Film processing systems in which multiple images are to be combined to form a composite frame or final print are also well known in the art. Such prior art systems are generally known as optical printers, such as commercially available from Oxbury, by way of example. These prior art film optical printing systems are susceptible to several important disadvantages some of which are that these systems are not interactive during the optical printing process requiring all of the component mattes, if employed, and their associated images to have been previously correct; great care must be taken to avoid as much as possible the presence of the matte borders in the composite or final print; there is a finite limit on the number of images which can be combined because of film characteristics and image degradation problems; and the composite image being processed can not be viewed until the process has been completed and the final print developed requiring the entire process to be repeated if any errors are then noted.
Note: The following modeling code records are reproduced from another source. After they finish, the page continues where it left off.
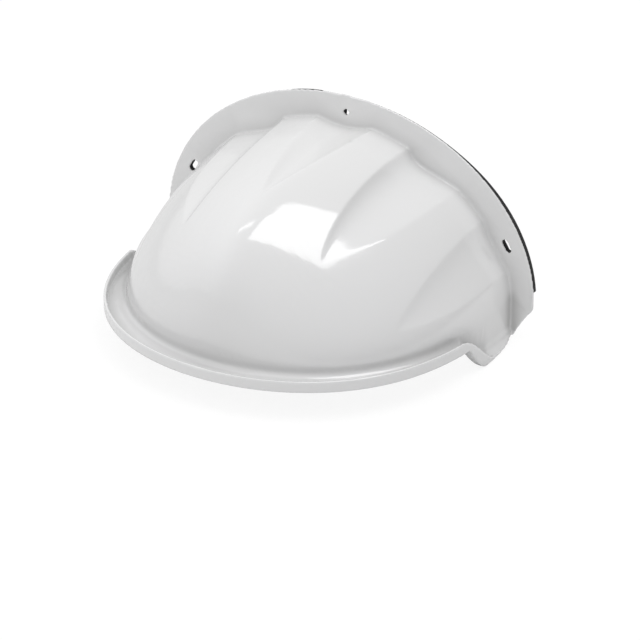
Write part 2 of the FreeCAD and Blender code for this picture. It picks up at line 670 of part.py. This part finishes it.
def report_faults(doc):
    """Stop on any object that failed to compute."""
    for item in doc.Objects:
        if "Invalid" in item.State or "Error" in item.State:
            raise RuntimeError(f"{item.Label} did not compute: {item.State}")


def main():
    doc = FreeCAD.newDocument("RainHood")
    sheet = make_sheet(doc)
    sizes = Sizes(sheet)
    nodes = {"hood_shell": hood_shell(doc, sizes), "wall_gasket": gasket_strip(doc, sizes)}
    doc.recompute()
    for label, node in nodes.items():
        node.Label = label
        node.Placement = FreeCAD.Placement(vec(0.0, 0.0, -sizes.top_hole_height), FreeCAD.Rotation())
    doc.recompute()
    report_faults(doc)
    os.makedirs("parts", exist_ok=True)
    for label, node in nodes.items():
        if node.Shape.isNull() or not node.Shape.isValid():
            raise RuntimeError(f"{label} has no valid shape")
        node.Shape.exportStep(f"parts/{label}.step")
        print(label, len(node.Shape.Solids), "solid", round(node.Shape.Volume), "mm3")


main()
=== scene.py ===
"""A white weather hood for a wall: its moulding, its foam strip, the studio and the camera."""

import logging
import math
from dataclasses import dataclass, field
from enum import Enum
from typing import Any

import bpy
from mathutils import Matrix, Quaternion, Vector
from mathutils.bvhtree import BVHTree


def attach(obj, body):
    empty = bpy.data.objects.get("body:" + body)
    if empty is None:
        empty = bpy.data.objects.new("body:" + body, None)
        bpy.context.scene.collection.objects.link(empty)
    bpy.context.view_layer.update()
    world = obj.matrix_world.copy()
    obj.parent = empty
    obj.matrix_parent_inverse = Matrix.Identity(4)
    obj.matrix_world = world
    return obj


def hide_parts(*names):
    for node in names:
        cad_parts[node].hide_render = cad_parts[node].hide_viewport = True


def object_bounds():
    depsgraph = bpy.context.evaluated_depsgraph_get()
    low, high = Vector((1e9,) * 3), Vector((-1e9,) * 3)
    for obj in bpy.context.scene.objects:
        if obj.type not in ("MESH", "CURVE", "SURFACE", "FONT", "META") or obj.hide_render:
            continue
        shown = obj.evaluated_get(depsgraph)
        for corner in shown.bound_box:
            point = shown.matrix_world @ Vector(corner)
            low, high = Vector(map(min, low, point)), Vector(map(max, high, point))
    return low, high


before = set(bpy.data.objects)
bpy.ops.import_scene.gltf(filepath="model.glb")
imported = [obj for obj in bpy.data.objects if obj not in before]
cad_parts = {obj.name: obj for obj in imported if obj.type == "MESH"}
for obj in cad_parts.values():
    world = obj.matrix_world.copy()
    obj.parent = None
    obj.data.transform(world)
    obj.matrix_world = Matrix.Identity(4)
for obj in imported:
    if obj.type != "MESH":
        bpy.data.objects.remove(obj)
CAD_BOX = [list(corner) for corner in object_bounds()]
MILLIMETRE = 0.001
FOLD = "fold"
MEAN_NOISE = 0.5
WHITE = (1.0, 1.0, 1.0, 1.0)

logging.basicConfig(level=logging.INFO, format="%(message)s")
log = logging.getLogger("hood")


class Slot(Enum):
    """The record's material slots."""

    PLASTIC = "white_plastic"
    FOAM = "black_foam"


class Output(Enum):
    """The last node of a material's tree and of the world's."""

    MATERIAL = "ShaderNodeOutputMaterial"
    WORLD = "ShaderNodeOutputWorld"


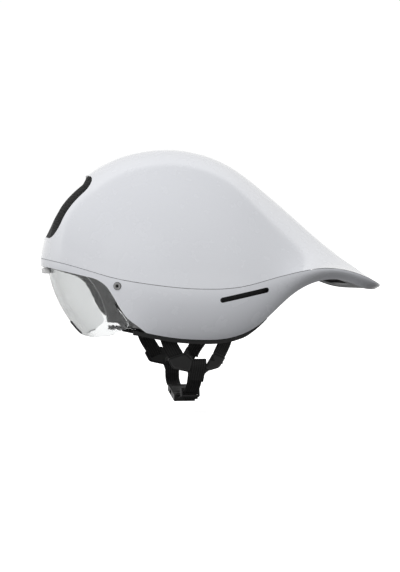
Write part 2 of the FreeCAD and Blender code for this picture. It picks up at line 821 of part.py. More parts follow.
def pivot_bush(name, side):
    label = f"pivot_bush_{name}"
    tube = cylinder(label + "_tube", "bush_diameter", "dims.bush_length")
    hole = cylinder(label + "_hole", "screw_shank_diameter", "dims.bush_length + 2", Vector(0, 0, -1))
    hole.setExpression("Radius", "dims.screw_shank_diameter / 2 + 0.1")
    return finish_part(difference(label, tube, hole), temple_placement(side, 7.0))


def pivot_nut(name, side):
    label = f"pivot_nut_{name}"
    disc = cylinder(label + "_disc", "nut_diameter", "dims.nut_length")
    hole = cylinder(label + "_hole", "screw_shank_diameter", "dims.nut_length + 2", Vector(0, 0, -1))
    hole.setExpression("Radius", "dims.screw_shank_diameter / 2 + 0.1")
    return finish_part(difference(label, disc, hole), temple_placement(side, 10.3))


# ---- straps ---------------------------------------------------------------------------------

def ribbon(stations, width=None):
    """Flat strap through (centre, width direction) stations, of the webbing's width and thickness."""
    half_width = (width or size("webbing_width")) / 2
    half_thick = size("webbing_thickness") / 2
    centres = [c for c, _ in stations]
    corners = []
    for i, (centre, across) in enumerate(stations):
        ahead = centres[min(i + 1, len(centres) - 1)] - centres[max(i - 1, 0)]
        wide = (across - ahead * (across.dot(ahead) / ahead.dot(ahead))).normalize()
        thick = ahead.cross(wide).normalize()
        corners.append([centre + wide * (half_width * a) + thick * (half_thick * b)
                        for a, b in ((-1, -1), (1, -1), (1, 1), (-1, 1))])
    edges = []
    for k in range(4):
        curve = Part.BSplineCurve()
        curve.interpolate([c[k] for c in corners])
        edges.append(curve.toShape())
    faces = [Part.makeRuledSurface(a, b) for a, b in zip(edges, edges[1:] + edges[:1])]
    faces += [Part.Face(Part.makePolygon(c + c[:1])) for c in (corners[0], corners[-1])]
    return closed_solid(faces)


def strap_path(points, side, across):
    return [(Vector(x, y * side, z), Vector(across[0], across[1] * side, across[2])) for x, y, z in points]


def front_strap(side):
    points = ((-18, 76.6, 2), (-13, 77.3, -18), (-8, 77.2, -38), (3, 71.0, -60))
    return ribbon(strap_path(points, side, (1, 0, 0.35)))


def rear_strap(side):
    points = ((57, 63.5, -2), (54.5, 65.3, -20), (51.5, 67.1, -36), (40, 71.0, -60))
    return ribbon(strap_path(points, side, (1, -0.54, -0.3)))


def chin_points(side):
    """Centre line of a chin strap from its divider to the buckle's bar."""
    end = buckle_point(14.2) if side < 0 else buckle_point(-31.5)
    rows = ((20, 70.0, -64.0), (19, 68.2, -78.0), (18.5, 58.0, -85.4))
    return [Vector(x, y * side, z) for x, y, z in rows] + [end]


def chin_strap(side):
    return ribbon([(p, Vector(1, 0, 0)) for p in chin_points(side)])


def chin_frame(y, below):
    """Point under the left chin strap at a given y, and the strap's direction there."""
    curve = Part.BSplineCurve()
    curve.interpolate(chin_points(-1))
    nearest = curve.parameter(Vector(18.5, y, -84.0 - (y + 58.0) * 0.31))
    ahead = curve.tangent(nearest)[0]
    down = Vector(0, ahead.z, -ahead.y)
    return curve.value(nearest) + down * (below if down.z < 0 else -below), ahead


def strap_tail():
    held = [chin_frame(y, 2.0)[0] for y in (-52.0, -44.0)]
    return ribbon([(p, Vector(1, 0, 0)) for p in held + [Vector(21.5, -35.0, -97.5)]])


def strap_rivets(end, x, y, z, turn):
    """Pair of round rivets that pin the tops of the left and right straps to the liner."""
    discs = []
    for name, side in SIDES:
        spin = Rotation(Vector(0, 0, 1), Vector(math.sin(turn), side * math.cos(turn), 0))
        discs.append(cylinder(f"{end}_rivet_{name}", "rivet_diameter", "dims.rivet_length",
                              Vector(x, side * y, z), spin))
    return finish_part(union(f"{end}_strap_rivets", discs), Placement())


def divider(name, side):
    """Butterfly divider: two wings that hold the straps and a body that the chin webbing leaves."""
    label = f"strap_divider_{name}"
    solids = []
    for k, (x, z, turn) in enumerate(((-17.0, 1.5, -16.0), (19.0, 1.0, 21.0))):
        spin = Rotation(Vector(0, 1, 0), turn)
        wing = block(f"{label}_wing{k}", "dims.wing_length", "dims.divider_thickness", "dims.wing_height",
                     Vector(x, 0, z), spin)
        slot = block(f"{label}_wing_slot{k}", "dims.webbing_width - 1", "dims.divider_thickness * 2",
                     "dims.strap_slot_width", Vector(x, 0, z), spin)
        solids.append(difference(f"{label}_side{k}", wing, slot))
    solids.append(block(f"{label}_body", "dims.divider_body_width", "dims.divider_thickness",
                        "dims.divider_body_height", Vector(-1.0, 0, -6.0)))
    made = union(label, solids)
    tilt = Rotation(Vector(1, 0, 0), -6.0 * side)
    return finish_part(made, Placement(Vector(21, side * 76.2, -60.5), tilt))


def buckle_placement():
    tilt = Rotation(Vector(1, 0, 0), BUCKLE_TILT)
    return Placement(BUCKLE_MOUTH, tilt.multiply(Rotation(Vector(0, 0, 1), -90)))


def buckle_point(x, z=0.0):
    return buckle_placement().multVec(Vector(x, 0, z))


def buckle_socket():
    """Local +X points out of the socket's mouth, which is at the local origin."""
    case = block("socket_case", "dims.socket_length", "dims.buckle_width", "dims.buckle_thickness",
                 Vector(-size("socket_length") / 2, 0, 0))
    cavity = block("socket_cavity", "dims.socket_cavity_length * 2", "dims.socket_cavity_width",
                   "dims.socket_cavity_height")
    windows = block("socket_windows", "10", "dims.buckle_width + 4", "dims.socket_cavity_height",
                    Vector(-12.0, 0, 0))
    bar = block("socket_strap_slot", "dims.strap_slot_width", "dims.webbing_width + 1",
                "dims.buckle_thickness + 2", Vector(-26.0, 0, 0))
    made = difference("buckle_socket", case, union("socket_voids", [cavity, windows, bar]))
    return finish_part(made, buckle_placement())


def buckle_plug():
    start = 0.4
    base = block("plug_base", "dims.plug_base_length", "dims.buckle_width", "dims.buckle_thickness",
                 Vector(start + size("plug_base_length") / 2, 0, 0))
    slot = block("plug_strap_slot", "dims.strap_slot_width", "dims.webbing_width + 1",
                 "dims.buckle_thickness + 2", Vector(8.2, 0, 0))
    solids = [difference("plug_bar", base, slot)]
    middle = Vector(start + 0.5 - size("prong_length") / 2, 0, 0)
    solids.append(block("plug_prong", "dims.prong_length + 1", "dims.prong_width",
                        "dims.prong_thickness", middle))
    for name, side in SIDES:
        solids.append(block(f"plug_arm_{name}", "dims.prong_length + 1", "dims.arm_width",
                            "dims.prong_thickness", middle + Vector(0, 7.2 * side, 0)))
    return finish_part(union("buckle_plug", solids), buckle_placement())


def strap_keeper():
    """Rubber loop that holds the loose webbing end against the chin strap."""
    wall = "dims.keeper_wall"
    outer = block("keeper_outer", "dims.keeper_length", f"dims.webbing_width + 2 * {wall} + 0.8",
                  f"dims.webbing_thickness * 2 + 2 * {wall} + 3")
    inner = block("keeper_inner", "dims.keeper_length + 2", "dims.webbing_width + 0.8",
                  "dims.webbing_thickness * 2 + 3")
    centre, ahead = chin_frame(-47.5, 1.0)
    hold = Rotation(ahead, Vector(1, 0, 0), Vector(), "XYZ")
    return finish_part(difference("strap_keeper", outer, inner), Placement(centre, hold))


# ---- assembly -------------------------------------------------------------------------------

add_shape("upper_shell", upper_shell())
add_shape("lower_shell", lower_shell())
add_shape("visor_lens", visor_lens())
add_shape("visor_thumb_pad", thumb_pad())
add_shape("brow_clip", brow_clip())
whole_liner = liner()
add_shape("eps_liner", max(whole_liner.cut(liner_block(0.0)).Solids, key=lambda s: s.Volume))
add_shape("intake_ring", intake_ring())
add_shape("intake_mesh", intake_mesh())
add_shape("top_vent_mesh", top_vent_mesh())
add_shape("tail_panel", tail_panel())
add_shape("exhaust_mesh", exhaust_mesh())
add_shape("rear_hanger", hanger())
add_shape("fit_carriage", carriage())
add_shape("fit_cradle", cradle())
add_shape("cradle_pad", cradle_pad())
for pad_name, (low, high) in PADS.items():
    add_shape(pad_name, pad_layer().common(box(low, high)))
for name, side in SIDES:
    add_shape(f"liner_side_{name}", liner_side(whole_liner, side))
    add_shape(f"edge_trim_{name}", edge_trim(side))
    add_shape(f"side_vent_tray_{name}", side_vent_tray(side))
    add_shape(f"fit_arm_{name}", fit_arm(side))
    add_shape(f"fit_lace_{name}", lace(side))
    add_shape(f"front_strap_{name}", front_strap(side))
    add_shape(f"rear_strap_{name}", rear_strap(side))
    add_shape(f"chin_strap_{name}", chin_strap(side))
    pivot_screw(name, side)
    pivot_bush(name, side)
    pivot_nut(name, side)
    divider(name, side)
add_shape("strap_tail", strap_tail())
dial_housing()
dial_knob()
lace_spool()
buckle_socket()
buckle_plug()
strap_keeper()
strap_rivets("front", -17.0, 73.2, -3.0, 0.0)
strap_rivets("rear", 54.9, 61.2, -7.0, 0.49)

doc.recompute()
os.makedirs("parts", exist_ok=True)
for item in doc.Objects:
    if {"Invalid", "Error"} & set(item.State):
        raise RuntimeError(f"{item.Label} failed: {item.State}")
for part in parts:
    if part.Shape.isNull() or not part.Shape.isValid():
        raise RuntimeError(f"{part.Label} is not a valid shape")
for part in parts:
    part.Shape.exportStep(f"parts/{part.Label}.step")
print(len(parts), "parts")
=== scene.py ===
"""Looks for the time-trial helmet: materials, webbing, pads, grilles, light and camera. Metres, in the model's frame."""
import json
import math

import bmesh
import bpy
import numpy as np
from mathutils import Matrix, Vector
from mathutils.bvhtree import BVHTree

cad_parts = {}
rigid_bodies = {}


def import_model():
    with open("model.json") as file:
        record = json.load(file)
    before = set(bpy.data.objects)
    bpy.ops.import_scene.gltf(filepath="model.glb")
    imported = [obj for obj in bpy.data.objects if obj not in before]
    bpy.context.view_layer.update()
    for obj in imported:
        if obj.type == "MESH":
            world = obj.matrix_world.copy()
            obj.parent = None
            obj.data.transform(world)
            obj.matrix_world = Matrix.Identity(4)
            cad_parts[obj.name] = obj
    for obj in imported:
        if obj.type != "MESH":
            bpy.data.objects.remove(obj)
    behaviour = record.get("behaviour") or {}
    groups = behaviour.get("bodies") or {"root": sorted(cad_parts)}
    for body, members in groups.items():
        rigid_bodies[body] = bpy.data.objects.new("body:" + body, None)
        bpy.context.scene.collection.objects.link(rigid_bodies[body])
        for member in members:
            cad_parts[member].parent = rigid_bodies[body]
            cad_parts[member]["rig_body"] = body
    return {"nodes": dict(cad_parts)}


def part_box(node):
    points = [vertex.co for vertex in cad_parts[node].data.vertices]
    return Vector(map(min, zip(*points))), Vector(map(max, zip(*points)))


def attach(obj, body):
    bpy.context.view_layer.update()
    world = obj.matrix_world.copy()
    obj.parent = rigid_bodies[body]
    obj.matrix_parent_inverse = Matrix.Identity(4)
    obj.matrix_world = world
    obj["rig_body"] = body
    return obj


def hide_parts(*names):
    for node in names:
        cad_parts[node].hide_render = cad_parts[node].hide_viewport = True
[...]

Moreover, although such prior art optical printing systems can do color correction, it must be done on a matte or frame basis and cannot be done on a pixel by pixel basis nor can it be monitored and changed from a preestablished scheme during the optical printing process. Several of the above disadvantages are directly related to the physical properties of the film media itself and to the photochemistry employed, such as for example in utilizing the photochemical process to separate foreground image from background in the "blue screen" process used in forming the mattes to be employed in making the final composite image.
These disadvantages of the prior art are overcome by the system and method of the present invention.